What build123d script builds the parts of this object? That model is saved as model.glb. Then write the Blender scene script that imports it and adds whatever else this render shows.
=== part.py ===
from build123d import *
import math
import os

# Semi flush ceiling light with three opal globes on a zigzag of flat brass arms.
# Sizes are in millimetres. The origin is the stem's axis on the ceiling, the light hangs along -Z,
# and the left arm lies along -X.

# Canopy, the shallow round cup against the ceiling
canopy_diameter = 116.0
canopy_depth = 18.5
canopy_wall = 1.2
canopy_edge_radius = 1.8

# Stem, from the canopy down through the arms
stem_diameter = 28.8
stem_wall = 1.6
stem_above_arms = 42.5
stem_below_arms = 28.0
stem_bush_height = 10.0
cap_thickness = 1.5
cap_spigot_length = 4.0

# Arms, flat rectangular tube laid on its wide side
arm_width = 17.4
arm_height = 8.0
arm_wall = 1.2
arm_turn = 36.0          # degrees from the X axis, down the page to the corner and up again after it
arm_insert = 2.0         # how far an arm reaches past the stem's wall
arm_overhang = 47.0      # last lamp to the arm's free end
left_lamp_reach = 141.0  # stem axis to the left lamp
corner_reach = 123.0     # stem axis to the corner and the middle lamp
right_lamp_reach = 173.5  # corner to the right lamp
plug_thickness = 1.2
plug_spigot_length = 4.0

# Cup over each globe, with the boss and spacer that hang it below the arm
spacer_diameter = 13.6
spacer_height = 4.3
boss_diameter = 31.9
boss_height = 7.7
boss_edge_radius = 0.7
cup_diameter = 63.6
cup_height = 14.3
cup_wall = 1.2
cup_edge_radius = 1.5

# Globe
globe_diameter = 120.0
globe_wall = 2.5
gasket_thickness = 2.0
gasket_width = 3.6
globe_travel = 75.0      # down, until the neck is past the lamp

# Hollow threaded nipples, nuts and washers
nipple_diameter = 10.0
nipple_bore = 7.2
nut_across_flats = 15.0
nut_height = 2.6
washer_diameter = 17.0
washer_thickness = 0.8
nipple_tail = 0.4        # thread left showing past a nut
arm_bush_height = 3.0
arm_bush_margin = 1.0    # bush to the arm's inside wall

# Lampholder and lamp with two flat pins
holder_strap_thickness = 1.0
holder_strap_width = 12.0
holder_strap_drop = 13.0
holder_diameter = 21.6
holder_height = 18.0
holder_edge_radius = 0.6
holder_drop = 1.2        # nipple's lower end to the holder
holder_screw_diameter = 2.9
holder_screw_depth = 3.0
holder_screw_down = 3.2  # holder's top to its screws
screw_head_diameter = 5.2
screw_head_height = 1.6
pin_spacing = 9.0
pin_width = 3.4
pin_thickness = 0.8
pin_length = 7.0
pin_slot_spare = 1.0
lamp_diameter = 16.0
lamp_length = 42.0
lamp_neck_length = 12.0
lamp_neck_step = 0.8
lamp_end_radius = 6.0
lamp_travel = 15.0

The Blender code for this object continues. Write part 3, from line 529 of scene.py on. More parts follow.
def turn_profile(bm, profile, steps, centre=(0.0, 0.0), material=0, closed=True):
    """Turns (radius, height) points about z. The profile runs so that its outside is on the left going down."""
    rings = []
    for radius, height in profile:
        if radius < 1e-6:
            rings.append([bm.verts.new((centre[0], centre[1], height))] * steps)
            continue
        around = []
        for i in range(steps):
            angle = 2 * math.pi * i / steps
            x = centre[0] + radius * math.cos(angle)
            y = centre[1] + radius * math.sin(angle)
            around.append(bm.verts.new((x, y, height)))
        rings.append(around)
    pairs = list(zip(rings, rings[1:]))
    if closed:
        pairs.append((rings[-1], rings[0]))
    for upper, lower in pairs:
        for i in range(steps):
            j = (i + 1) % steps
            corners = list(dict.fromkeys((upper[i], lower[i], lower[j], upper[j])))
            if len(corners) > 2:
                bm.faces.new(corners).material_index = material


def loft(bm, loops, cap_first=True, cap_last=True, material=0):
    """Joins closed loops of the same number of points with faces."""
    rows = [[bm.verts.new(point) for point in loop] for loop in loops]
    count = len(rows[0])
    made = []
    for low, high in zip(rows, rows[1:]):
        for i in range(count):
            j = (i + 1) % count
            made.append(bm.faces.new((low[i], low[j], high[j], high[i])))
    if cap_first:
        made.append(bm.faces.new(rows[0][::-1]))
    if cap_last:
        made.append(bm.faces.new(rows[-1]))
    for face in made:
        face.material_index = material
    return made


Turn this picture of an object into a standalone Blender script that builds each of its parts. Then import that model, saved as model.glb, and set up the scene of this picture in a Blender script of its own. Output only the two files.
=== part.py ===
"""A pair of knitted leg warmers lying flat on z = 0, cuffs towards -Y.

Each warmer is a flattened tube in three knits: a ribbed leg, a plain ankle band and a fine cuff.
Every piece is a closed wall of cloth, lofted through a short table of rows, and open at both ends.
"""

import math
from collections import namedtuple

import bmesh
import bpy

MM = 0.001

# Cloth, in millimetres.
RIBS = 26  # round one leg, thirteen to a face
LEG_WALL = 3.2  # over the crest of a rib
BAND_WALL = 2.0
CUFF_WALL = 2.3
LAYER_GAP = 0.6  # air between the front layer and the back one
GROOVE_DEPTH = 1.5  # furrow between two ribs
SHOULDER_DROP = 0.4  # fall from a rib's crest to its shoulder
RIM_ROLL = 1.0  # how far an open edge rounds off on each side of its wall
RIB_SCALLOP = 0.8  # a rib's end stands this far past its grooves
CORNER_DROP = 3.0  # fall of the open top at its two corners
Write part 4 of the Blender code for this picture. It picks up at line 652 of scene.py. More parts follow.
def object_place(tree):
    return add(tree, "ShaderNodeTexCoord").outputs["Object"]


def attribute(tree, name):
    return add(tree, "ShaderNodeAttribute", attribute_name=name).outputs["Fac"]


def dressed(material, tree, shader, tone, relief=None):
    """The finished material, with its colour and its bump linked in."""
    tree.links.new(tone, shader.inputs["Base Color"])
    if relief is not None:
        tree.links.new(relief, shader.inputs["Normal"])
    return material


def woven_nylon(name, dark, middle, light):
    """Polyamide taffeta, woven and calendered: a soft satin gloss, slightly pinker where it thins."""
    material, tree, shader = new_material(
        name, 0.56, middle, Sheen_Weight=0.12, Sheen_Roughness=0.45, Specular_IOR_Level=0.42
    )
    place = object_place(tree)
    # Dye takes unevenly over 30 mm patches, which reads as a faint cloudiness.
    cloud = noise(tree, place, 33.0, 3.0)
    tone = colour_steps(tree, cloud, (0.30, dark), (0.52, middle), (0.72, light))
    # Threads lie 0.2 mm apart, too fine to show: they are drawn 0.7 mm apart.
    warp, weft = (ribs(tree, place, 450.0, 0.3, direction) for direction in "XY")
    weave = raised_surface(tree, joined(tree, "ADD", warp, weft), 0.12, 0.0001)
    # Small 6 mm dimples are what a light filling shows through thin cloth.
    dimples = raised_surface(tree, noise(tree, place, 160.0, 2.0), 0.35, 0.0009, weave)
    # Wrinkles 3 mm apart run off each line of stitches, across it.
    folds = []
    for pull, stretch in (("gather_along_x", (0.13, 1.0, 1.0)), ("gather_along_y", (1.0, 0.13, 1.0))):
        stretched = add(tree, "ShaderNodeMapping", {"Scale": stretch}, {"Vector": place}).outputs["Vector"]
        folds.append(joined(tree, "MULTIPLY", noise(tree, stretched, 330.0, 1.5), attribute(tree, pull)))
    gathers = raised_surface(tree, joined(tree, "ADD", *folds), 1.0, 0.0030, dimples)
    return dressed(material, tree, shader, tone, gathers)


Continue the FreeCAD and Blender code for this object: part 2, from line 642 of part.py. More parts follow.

## Given problem
Repeat every line of the data, exactly and in full.

## Response to the task
What build123d script builds the parts of this object? That model is saved as model.glb. Then write the Blender scene script that imports it and adds whatever else this render shows.
=== part.py ===
from build123d import *
import math
import os

# Semi flush ceiling light with three opal globes on a zigzag of flat brass arms.
# Sizes are in millimetres. The origin is the stem's axis on the ceiling, the light hangs along -Z,
# and the left arm lies along -X.

# Canopy, the shallow round cup against the ceiling
canopy_diameter = 116.0
canopy_depth = 18.5
canopy_wall = 1.2
canopy_edge_radius = 1.8

# Stem, from the canopy down through the arms
stem_diameter = 28.8
stem_wall = 1.6
stem_above_arms = 42.5
stem_below_arms = 28.0
stem_bush_height = 10.0
cap_thickness = 1.5
cap_spigot_length = 4.0

# Arms, flat rectangular tube laid on its wide side
arm_width = 17.4
arm_height = 8.0
arm_wall = 1.2
arm_turn = 36.0          # degrees from the X axis, down the page to the corner and up again after it
arm_insert = 2.0         # how far an arm reaches past the stem's wall
arm_overhang = 47.0      # last lamp to the arm's free end
left_lamp_reach = 141.0  # stem axis to the left lamp
corner_reach = 123.0     # stem axis to the corner and the middle lamp
right_lamp_reach = 173.5  # corner to the right lamp
plug_thickness = 1.2
plug_spigot_length = 4.0

# Cup over each globe, with the boss and spacer that hang it below the arm
spacer_diameter = 13.6
spacer_height = 4.3
boss_diameter = 31.9
boss_height = 7.7
boss_edge_radius = 0.7
cup_diameter = 63.6
cup_height = 14.3
cup_wall = 1.2
cup_edge_radius = 1.5

# Globe
globe_diameter = 120.0
globe_wall = 2.5
gasket_thickness = 2.0
gasket_width = 3.6
globe_travel = 75.0      # down, until the neck is past the lamp

# Hollow threaded nipples, nuts and washers
nipple_diameter = 10.0
nipple_bore = 7.2
nut_across_flats = 15.0
nut_height = 2.6
washer_diameter = 17.0
washer_thickness = 0.8
nipple_tail = 0.4        # thread left showing past a nut
arm_bush_height = 3.0
arm_bush_margin = 1.0    # bush to the arm's inside wall

# Lampholder and lamp with two flat pins
holder_strap_thickness = 1.0
holder_strap_width = 12.0
holder_strap_drop = 13.0
holder_diameter = 21.6
holder_height = 18.0
holder_edge_radius = 0.6
holder_drop = 1.2        # nipple's lower end to the holder
holder_screw_diameter = 2.9
holder_screw_depth = 3.0
holder_screw_down = 3.2  # holder's top to its screws
screw_head_diameter = 5.2
screw_head_height = 1.6
pin_spacing = 9.0
pin_width = 3.4
pin_thickness = 0.8
pin_length = 7.0
pin_slot_spare = 1.0
lamp_diameter = 16.0
lamp_length = 42.0
lamp_neck_length = 12.0
lamp_neck_step = 0.8
lamp_end_radius = 6.0
lamp_travel = 15.0

The Blender code for this object continues. Write part 3, from line 529 of scene.py on. More parts follow.
def turn_profile(bm, profile, steps, centre=(0.0, 0.0), material=0, closed=True):
    """Turns (radius, height) points about z. The profile runs so that its outside is on the left going down."""
    rings = []
    for radius, height in profile:
        if radius < 1e-6:
            rings.append([bm.verts.new((centre[0], centre[1], height))] * steps)
            continue
        around = []
        for i in range(steps):
            angle = 2 * math.pi * i / steps
            x = centre[0] + radius * math.cos(angle)
            y = centre[1] + radius * math.sin(angle)
            around.append(bm.verts.new((x, y, height)))
        rings.append(around)
    pairs = list(zip(rings, rings[1:]))
    if closed:
        pairs.append((rings[-1], rings[0]))
    for upper, lower in pairs:
        for i in range(steps):
            j = (i + 1) % steps
            corners = list(dict.fromkeys((upper[i], lower[i], lower[j], upper[j])))
            if len(corners) > 2:
                bm.faces.new(corners).material_index = material


def loft(bm, loops, cap_first=True, cap_last=True, material=0):
    """Joins closed loops of the same number of points with faces."""
    rows = [[bm.verts.new(point) for point in loop] for loop in loops]
    count = len(rows[0])
    made = []
    for low, high in zip(rows, rows[1:]):
        for i in range(count):
            j = (i + 1) % count
            made.append(bm.faces.new((low[i], low[j], high[j], high[i])))
    if cap_first:
        made.append(bm.faces.new(rows[0][::-1]))
    if cap_last:
        made.append(bm.faces.new(rows[-1]))
    for face in made:
        face.material_index = material
    return made


Turn this picture of an object into a standalone Blender script that builds each of its parts. Then import that model, saved as model.glb, and set up the scene of this picture in a Blender script of its own. Output only the two files.
=== part.py ===
"""A pair of knitted leg warmers lying flat on z = 0, cuffs towards -Y.

Each warmer is a flattened tube in three knits: a ribbed leg, a plain ankle band and a fine cuff.
Every piece is a closed wall of cloth, lofted through a short table of rows, and open at both ends.
"""

import math
from collections import namedtuple

import bmesh
import bpy

MM = 0.001

# Cloth, in millimetres.
RIBS = 26  # round one leg, thirteen to a face
LEG_WALL = 3.2  # over the crest of a rib
BAND_WALL = 2.0
CUFF_WALL = 2.3
LAYER_GAP = 0.6  # air between the front layer and the back one
GROOVE_DEPTH = 1.5  # furrow between two ribs
SHOULDER_DROP = 0.4  # fall from a rib's crest to its shoulder
RIM_ROLL = 1.0  # how far an open edge rounds off on each side of its wall
RIB_SCALLOP = 0.8  # a rib's end stands this far past its grooves
CORNER_DROP = 3.0  # fall of the open top at its two corners
Write part 4 of the Blender code for this picture. It picks up at line 652 of scene.py. More parts follow.
def object_place(tree):
    return add(tree, "ShaderNodeTexCoord").outputs["Object"]


def attribute(tree, name):
    return add(tree, "ShaderNodeAttribute", attribute_name=name).outputs["Fac"]


def dressed(material, tree, shader, tone, relief=None):
    """The finished material, with its colour and its bump linked in."""
    tree.links.new(tone, shader.inputs["Base Color"])
    if relief is not None:
        tree.links.new(relief, shader.inputs["Normal"])
    return material


def woven_nylon(name, dark, middle, light):
    """Polyamide taffeta, woven and calendered: a soft satin gloss, slightly pinker where it thins."""
    material, tree, shader = new_material(
        name, 0.56, middle, Sheen_Weight=0.12, Sheen_Roughness=0.45, Specular_IOR_Level=0.42
    )
    place = object_place(tree)
    # Dye takes unevenly over 30 mm patches, which reads as a faint cloudiness.
    cloud = noise(tree, place, 33.0, 3.0)
    tone = colour_steps(tree, cloud, (0.30, dark), (0.52, middle), (0.72, light))
    # Threads lie 0.2 mm apart, too fine to show: they are drawn 0.7 mm apart.
    warp, weft = (ribs(tree, place, 450.0, 0.3, direction) for direction in "XY")
    weave = raised_surface(tree, joined(tree, "ADD", warp, weft), 0.12, 0.0001)
    # Small 6 mm dimples are what a light filling shows through thin cloth.
    dimples = raised_surface(tree, noise(tree, place, 160.0, 2.0), 0.35, 0.0009, weave)
    # Wrinkles 3 mm apart run off each line of stitches, across it.
    folds = []
    for pull, stretch in (("gather_along_x", (0.13, 1.0, 1.0)), ("gather_along_y", (1.0, 0.13, 1.0))):
        stretched = add(tree, "ShaderNodeMapping", {"Scale": stretch}, {"Vector": place}).outputs["Vector"]
        folds.append(joined(tree, "MULTIPLY", noise(tree, stretched, 330.0, 1.5), attribute(tree, pull)))
    gathers = raised_surface(tree, joined(tree, "ADD", *folds), 1.0, 0.0030, dimples)
    return dressed(material, tree, shader, tone, gathers)


Continue the FreeCAD and Blender code for this object: part 2, from line 642 of part.py. More parts follow.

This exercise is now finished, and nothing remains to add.